More generally, to truly “leave no child behind,” Casey said, society and elected officials would have to give much more support to education.
“One of the lessons of this course I taught was that those students need to work twice as hard to fight their way out of a limited life of opportunity; but the message also was that it was possible,” he said.
“He’s the most memorable teacher I ever had,” said Tamika Edwards, a lawyer who is director of law-related education at Legal Outreach.
Recalled another former pupil Tamara Simpson, now herself a public school teacher in Brooklyn: “He really taught us the importance of voting.”

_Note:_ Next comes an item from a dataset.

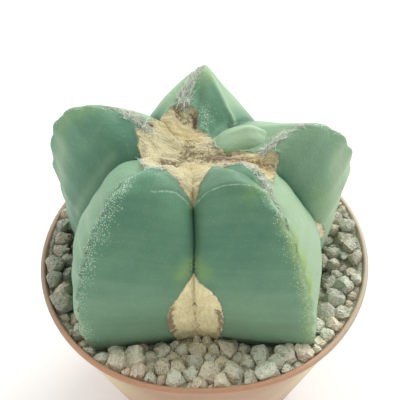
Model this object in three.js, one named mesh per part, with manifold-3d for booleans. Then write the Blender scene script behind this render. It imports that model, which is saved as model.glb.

As part of their “classroom in the world” course work, she said, the students had to volunteer to work in a public representative’s office or with a grassroots organization that dealt with politics. “As high school students, we wouldn’t have known that these places existed in the community,” she said.
“It was real-world experience,” Simpson added, and an excellent learning environment “because you remember where you’ve gone.”
“The students they were competing with from Long Island, or from Stuyvesant, were [those] who, 20 years down the road, would be in the room where important decisions would be made about people’s lives,” Casey said, “and I wanted my students to be in the same room and to have some influence on those decisions.”
“He challenged us to think outside the box. To be analytical,” said Edwards “That’s when I learnt to apply the law to a set of facts and to think critically.
“His approach to teaching intrigued me,” she added. In her view, the focus on test scores means less emphasis on creativity.
Said Edwards: “Kids aren’t challenged enough.”
Casey said the union is not entirely against test scores but opposes City Hall’s “business model” approach.
He said young teachers are “set up to fail,” which explains why half drop out after five years.
The union stresses “things as simple as having a good experienced accomplished teacher as a mentor to meet with them, to give them advice, tell them that teaching is really hard to learn, that they need to give themselves the time and space to do it.”
“The educational research is completely clear – if you have strong mentors, it makes a big difference,” he said.
But the Department of Education leaves that up to principals. And the harried principals are thinking about a short-term issue – test scores.
Nonetheless teachers persevere, many of them convinced that they are doing good despite the obstacles.
“You have to believe you can make a difference,” Casey said, “or you couldn’t do that work.”